What does this mean?
Fuelled by red-hot demand in aerospace and defense, nLIGHT blew past both revenue and profit expectations in the latest quarter. Adjusted EBITDA flipped positive to $5.55 million, and gross margin held strong at 29.9%. Powerful growth in laser sensing and directed energy systems powered the results, yet the company is still posting a net loss of $3.59 million and an operating margin in the red. Management predicts aerospace and defense sales will climb at least 40% this year, with third-quarter revenue expected in the $62 to $67 million range. Despite a unanimous 'buy' from analysts, the recent rally has shares trading nearly 20% above the average 12-month target, making some on Wall Street cautious about the current valuation.

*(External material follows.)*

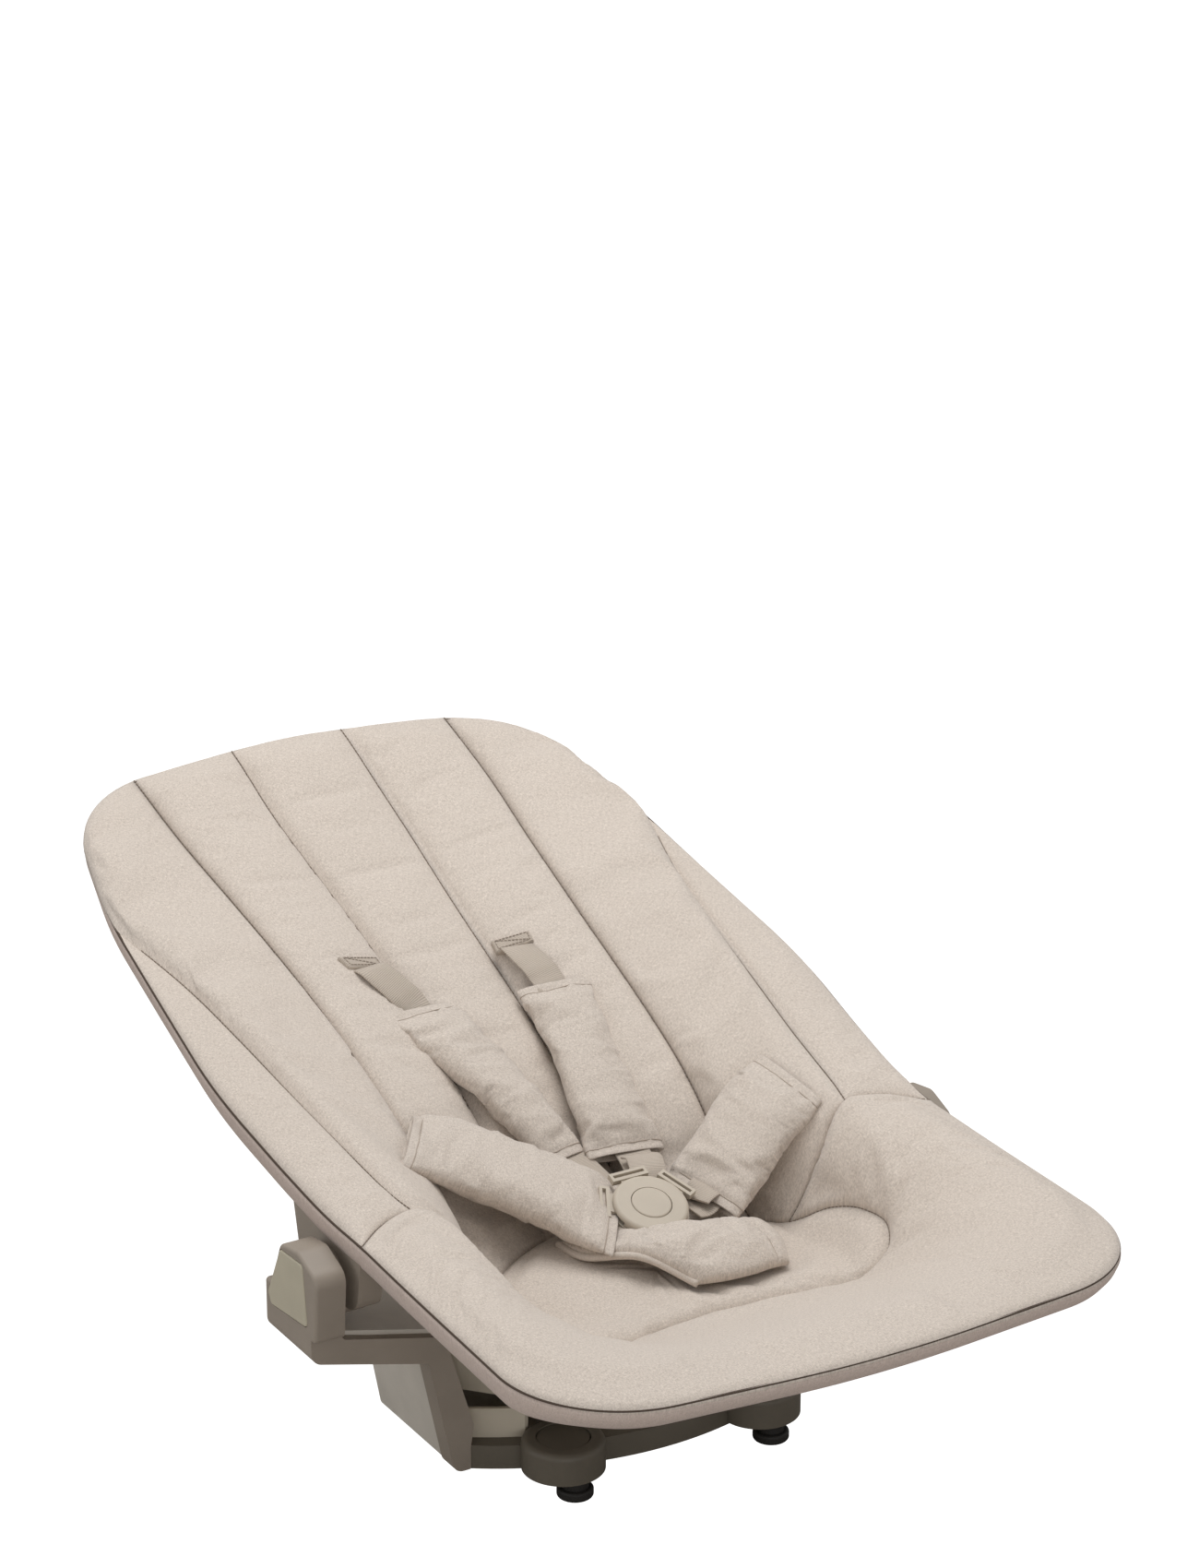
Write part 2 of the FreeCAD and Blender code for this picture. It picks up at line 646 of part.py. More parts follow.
def bow_curve(inset, height):
    """Front edge of the base in plan, corner to corner, bowed forwards."""
    ends = CORNER_X - BOW_END_INSET
    start = Vector(-ends, ARM_FRONT_Y + 0.5 + inset, height)
    end = Vector(ends, ARM_FRONT_Y + 0.5 + inset, height)
    middle = Vector(0, -140.5 + inset, height)
    return Part.Arc(start, middle, end).toShape()


def foot_centre(sign, height):
    return Vector(sign * FOOT_X, FOOT_Y, height)


def make_front_bow():
    """Bowed front bar moulded in one with the two round foot housings."""
    front = bow_curve(0, BASE_BOTTOM_Z)
    rear = bow_curve(BOW_DEPTH, BASE_BOTTOM_Z)
    ends = [
        Part.LineSegment(front.Vertexes[0].Point, rear.Vertexes[0].Point).toShape(),
        Part.LineSegment(front.Vertexes[1].Point, rear.Vertexes[1].Point).toShape(),
    ]
    outline = Part.Wire(Part.__sortEdges__([front, rear] + ends))
    bow = Part.Face(outline).extrude(Vector(0, 0, BOW_HEIGHT))
    sockets = []
    wells = []
    for sign in (-1, 1):
        sockets.append(Part.makeCylinder(FOOT_RADIUS + FOOT_GAP, FOOT_TOP_Z + 30, foot_centre(sign, 0)))
        housing = Part.makeCylinder(FOOT_RADIUS, FOOT_TOP_Z - FOOT_LOW_Z, foot_centre(sign, FOOT_LOW_Z))
        housing = housing.makeFillet(FOOT_EDGE_RADIUS, [housing.Edges[0]])
        bow = bow.fuse(housing)
        wells.append(Part.makeCylinder(
            CAP_RADIUS + CAP_GAP, CAP_WELL_DEPTH + 1, foot_centre(sign, FOOT_TOP_Z - CAP_WELL_DEPTH)))
        stem_base = foot_centre(sign, FOOT_LOW_Z - 3) - Vector(0, FOOT_FORWARD, 0)
        wells.append(Part.makeCylinder(STEM_RADIUS, STEM_HEIGHT + 3.2, stem_base))
    for well in wells:
        bow = bow.cut(well)
    export("front_bow", bow.removeSplitter())
    return sockets


def make_front_feet():
    """Press caps on top of the foot housings and rubber studs below them."""
    for side, sign in (("left", -1), ("right", 1)):
        cap_base = foot_centre(sign, FOOT_TOP_Z - CAP_THICKNESS - 0.6)
        cap = Part.makeCylinder(CAP_RADIUS, CAP_THICKNESS, cap_base)
        cap = cap.makeFillet(1.0, [cap.Edges[0]])
        export("foot_cap_" + side, cap)
        coil_centre = foot_centre(sign, FOOT_TOP_Z - CAP_WELL_DEPTH + FOOT_SPRING_WIRE + 0.1)
        coil = spring(SPRING_RADIUS, FOOT_SPRING_WIRE, 3.0, 1.5, coil_centre, Vector(0, 0, 1))
        export("foot_spring_" + side, coil)
        stud_centre = foot_centre(sign, 0) - Vector(0, FOOT_FORWARD, 0)
        stud = Part.makeCylinder(STUD_HEAD_RADIUS, STUD_HEAD_HEIGHT, stud_centre)
        stud = stud.makeFillet(2.0, stud.Edges[:1] + stud.Edges[2:])
        neck = Part.makeCylinder(STUD_NECK_RADIUS, BASE_BOTTOM_Z, stud_centre)
        stem = Part.makeCylinder(STEM_RADIUS, FOOT_LOW_Z + STEM_HEIGHT, stud_centre)
        export("foot_stud_" + side, stud.fuse(neck).fuse(stem).removeSplitter())


def base_outline(inset):
    """Plan of the base tray inside the bow and the side walls."""
    side = CORNER_X - 13.5 - inset
    front = bow_curve(BOW_DEPTH + inset, BASE_BOTTOM_Z)
    first = front.Vertexes[0].Point
    last = front.Vertexes[1].Point
    left = min(first, last, key=lambda p: p.x)
    right = max(first, last, key=lambda p: p.x)
    rear = 106.0 - inset
    shoulder = 12.0 - inset
    narrow = 96.0 - inset
    z = BASE_BOTTOM_Z
    ring = [
        right, Vector(side, right.y + 2, z), Vector(side, shoulder, z), Vector(narrow, shoulder, z),
        Vector(narrow, rear, z), Vector(-narrow, rear, z), Vector(-narrow, shoulder, z),
        Vector(-side, shoulder, z), Vector(-side, left.y + 2, z), left,
    ]
    edges = [front]
    for start, end in zip(ring, ring[1:]):
        if (start - end).Length > 1e-4:
            edges.append(Part.LineSegment(start, end).toShape())
    return Part.Face(Part.Wire(Part.__sortEdges__(edges)))


def make_base(sockets, arm):
    wall_top = 50.0
    low = BASE_BOTTOM_Z
    both_arms = arm.fuse(mirrored(arm))
    tray = base_outline(0.2).extrude(Vector(0, 0, wall_top - low))
    hollow = base_outline(3.4).extrude(Vector(0, 0, 80))
    hollow.translate(Vector(0, 0, 3.2))
    tray = tray.cut(hollow)
    for socket in sockets:
        tray = tray.cut(socket)
    tray = tray.cut(both_arms)
    export("base_tray", max(tray.Solids, key=lambda solid: solid.Volume))

    lower = [
        (-118, -66), (-92, -96), (-52, -116), (52, -116), (92, -96), (118, -66),
        (112, 10), (112, 84), (-112, 84), (-112, 10),
    ]
    upper = [
        (-126, -62), (-96, -66), (-50, -72), (50, -72), (96, -66), (126, -62),
        (116, 10), (112, 70), (-112, 70), (-116, 10),
    ]
    bottom_z = wall_top + 2.2
    top_z = 96.0
    shells = []
    for inset in (0, 3):
        rings = []
        for points, z in ((lower, bottom_z - inset * 0.4), (upper, top_z - inset)):
            corners = []
            for x, y in points:
                shift_x = math.copysign(inset, x)
                shift_y = math.copysign(inset, y)
                corners.append((Vector(x - shift_x, y - shift_y, z), 12))
            rings.append(rounded_path(corners, True))
        shells.append(Part.makeLoft(rings, True, True))
    cover = shells[0].cut(shells[1])
    trough_points = [
        Vector(-126, -140, 110), Vector(-104, -140, 97), Vector(-70, -140, 78),
        Vector(70, -140, 78), Vector(104, -140, 97), Vector(126, -140, 110),
    ]
    trough = prism(trough_points, [0, 20, 24, 24, 20, 0], Vector(0, 300, 0))
    lid_points = [p - Vector(0, 0, 3) for p in trough_points]
    lid = prism(lid_points, [0, 20, 24, 24, 20, 0], Vector(0, 300, 0)).cut(trough)
    cover = cover.cut(trough).fuse(shells[0].common(lid)).removeSplitter()
    cover = cover.cut(both_arms)
    export("platform_cover", max(cover.Solids, key=lambda solid: solid.Volume))


def make_rear_feet_and_screws():
    for side, sign in (("left", -1), ("right", 1)):
        centre = Vector(sign * REAR_FOOT_X, REAR_FOOT_Y, 0)
        pad = Part.makeCylinder(12, BASE_BOTTOM_Z, centre)
        pad = pad.makeFillet(2, [e for e in pad.Edges if e.BoundBox.ZMax < 0.1])
        export("rear_foot_" + side, pad)
    screws = []
    for x, y in ((-108, -60), (108, -60), (-108, 0), (108, 0), (-40, 92), (40, 92)):
        head = Part.makeCylinder(4, 2, Vector(x, y, BASE_BOTTOM_Z - 2))
        screws.append(head)
    export("base_screws", Part.makeCompound(screws))


def main():
    os.makedirs("parts", exist_ok=True)
    foot, head = make_frame()
    make_brackets(foot, head)
    make_padding()
    make_harness()
    arm = make_arms()
    make_side_panels(arm)
    make_side_shelves(arm)
    sockets = make_front_bow()
    make_front_feet()
    make_base(sockets, arm)
    make_rear_feet_and_screws()


main()
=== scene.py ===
"""Looks of the bouncer seat: quilted cover, harness, moulded base, studio light and camera."""
import json
import math

import bmesh
import bpy
import numpy as np
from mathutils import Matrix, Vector, noise


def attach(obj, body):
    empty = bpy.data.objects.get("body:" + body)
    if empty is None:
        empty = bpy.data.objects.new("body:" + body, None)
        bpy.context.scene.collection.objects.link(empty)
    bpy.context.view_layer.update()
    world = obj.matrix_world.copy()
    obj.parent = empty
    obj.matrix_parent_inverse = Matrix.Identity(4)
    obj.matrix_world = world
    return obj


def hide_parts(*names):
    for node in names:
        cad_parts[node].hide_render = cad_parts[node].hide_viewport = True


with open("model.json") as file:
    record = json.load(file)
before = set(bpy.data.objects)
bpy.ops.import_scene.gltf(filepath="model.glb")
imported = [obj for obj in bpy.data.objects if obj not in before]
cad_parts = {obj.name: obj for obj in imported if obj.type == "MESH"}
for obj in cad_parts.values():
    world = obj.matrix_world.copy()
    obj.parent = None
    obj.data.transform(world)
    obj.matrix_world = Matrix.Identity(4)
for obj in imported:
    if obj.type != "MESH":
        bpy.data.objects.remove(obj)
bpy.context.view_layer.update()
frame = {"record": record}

MM = 0.001
WELD = 0.4
FINE_WELD = 0.01

# ---------------------------------------------------------------- driving dimensions (mm)
# Seat sections: distance along Y, rim height, height of the padding on the centre line,
# and the shares of the half width between which the padding climbs to the rim.
SECTIONS = np.array([
    (-440, 199, 201, 0.30, 0.92),
    (-397, 199, 199, 0.30, 0.92),
    (-360, 199, 193, 0.30, 0.92),
    (-320, 199, 179, 0.30, 0.90),
    (-270, 200, 157, 0.32, 0.88),
    (-220, 201, 137, 0.40, 0.84),
    (-180, 202, 130, 0.48, 0.80),
    (-130, 204, 127, 0.48, 0.78),
    (-80, 208, 129, 0.45, 0.78),
    (-30, 218, 136, 0.30, 0.80),
    (30, 233, 165, 0.08, 0.85),
    (100, 250, 204, 0.00, 0.85),
    (180, 270, 242, 0.00, 0.85),
    (260, 291, 274, 0.00, 0.85),
    (330, 311, 302, 0.00, 0.85),
    (397, 331, 333, 0.00, 0.85),
    (440, 344, 346, 0.00, 0.85),
], float)

# Right half of the piped outline: corner points and the radius that rounds each.
OUTLINE = [
    ((0, -399), 700), ((219, -378), 82), ((213, -120), 500), ((225, 60), 500),
    ((208, 255), 400), ((178, 383), 90), ((0, 399), 700),
]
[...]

nLIGHT's sharp rally has left investors debating how much higher the stock can climb from here. Strong demand in specialty markets like aerospace and defense is impressive, but a pricey share value alongside ongoing losses is giving folks pause. Even with most analysts bullish, a price well above target levels suggests market optimism could be overextended - so investors are now considering whether near-term results can keep justifying the premium.
The bigger picture: Defense tech spending lifts the sector.
Global appetite for advanced military tech is energizing innovators like nLIGHT, echoing across the broader sector. These gains highlight how ongoing investments in areas like laser-based defense and sensors could offer sustained tailwinds. But that momentum only lasts if companies can translate sales growth into steady profits - the real test for tech providers hoping to cement a long-term edge.